Dalton lunched with Duncan at the beginning of March. Afterwards, he noted his predecessor’s recommendation to ‘promote Harold Wilson to be Director of Programmes’.5 Duncan’s opinion was reinforced by that of a young economist and temporary civil servant, Hugh Gaitskell, whom Dalton had employed as his personal assistant at his previous ministry, and now brought with him to the Board. Dalton asked Gaitskell to carry out a review of the Mines Department and its personnel. Gaitskell submitted a highly charged report which urged a major shake-up and was severely critical of some senior officials. Wilson, however, he singled out for special praise. He wrote that the young statistician was ‘extraordinarily able. He is only twenty-six, or thereabouts, and is one of the most brilliant younger people about … he has revolutionized the coal statistics … The great thing about him is that he understands what statistics are administratively important and interesting. We must on no account surrender him either to the Army or to any other department.’6
That both Duncan and Gaitskell spoke well of Wilson, suggests that his reputation was high at the political end of the ministry. Gaitskell’s enthusiasm, however, was not universal. A. J. Ryan, then an assistant secretary in the department, believes that the civil service departmental head, Lord Hindley, treated the young statistician with caution.

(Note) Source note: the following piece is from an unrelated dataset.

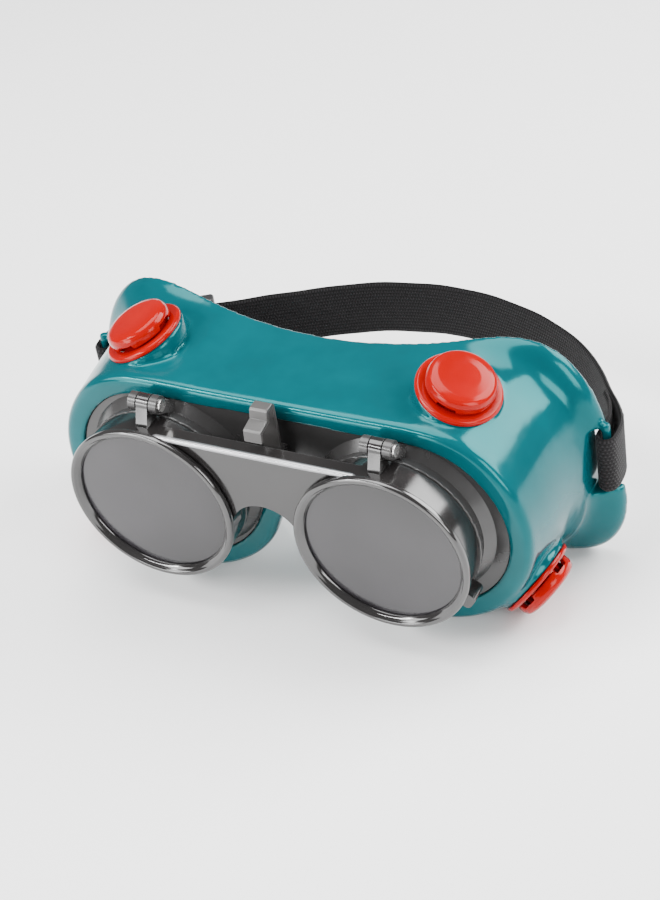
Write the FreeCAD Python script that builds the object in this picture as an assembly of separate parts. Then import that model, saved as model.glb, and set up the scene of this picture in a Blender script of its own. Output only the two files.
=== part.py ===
import FreeCAD, Part
import math
import os

# Welding goggles with a flip-up shade front. Millimetres.
# Design frame: X across the face, Y from the front rim back to the head, Z up.
# Y = 0 is the front plane of the soft body and Z = 0 is the height of the lens centres.

Vector = FreeCAD.Vector
ALONG_Y = Vector(0, 1, 0)

# Lenses
LENS_X = 38.3
LENS_R = 25.0
LENS_T = 3.0
CLEAR_APERTURE_R = 23.1
SHADE_APERTURE_R = 24.6

# Soft body
WALL = 2.4
FRONT_WALL = 3.0
END_X = 40.6
END_Z = -1.6
RIM_R = 37.6
RIM_TOP = 34.3
RIM_NOSE = (4.6, -12.0, -6.6)
OPENING_R = 30.6
OPENING_TOP = 28.3
OPENING_NOSE = (8.0, -4.5, 3.0)
FLARE_Y = 42.0
STATIONS = [11, 20, 28, 34, 38, FLARE_Y, 48, 54]
RIM_ROUND = 2.6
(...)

Whether or not this was so, Ryan’s own opinion of Wilson was distinctly cool.
One of Wilson’s jobs was to prepare statistics of coal stocks – where they were, where they needed to go, and how they were to be disposed of – for a weekly meeting which Hindley chaired. According to Ryan, Wilson exuded confidence and authority at these meetings, yet when he was challenged on his figures, he could not always justify them. Once (says Ryan) he made the cardinal error of confusing figures for output and for distribution, failing to take into account that at many pits there were insufficient trucks to carry the coal away. ‘All our troubles would be gone, if we could do that,’ said Hindley – meaning that there would be no shortage if output could be equated with distribution. Ryan sees the incident as symptomatic. ‘Wilson didn’t understand the coal business, and didn’t bother to find out what he might have,’ he maintains. Ryan’s distrust was based on the suspicion that, despite all Wilson’s years with Beveridge, establishing statistical truth was not his only objective: he was as much concerned to ingratiate himself. ‘His job was to be told by Viscount Hindley what was required, and say whether it could be done,’ recalls Ryan. ‘But he wasn’t straight. He arranged matters to suit his own convenience, rather than fact.’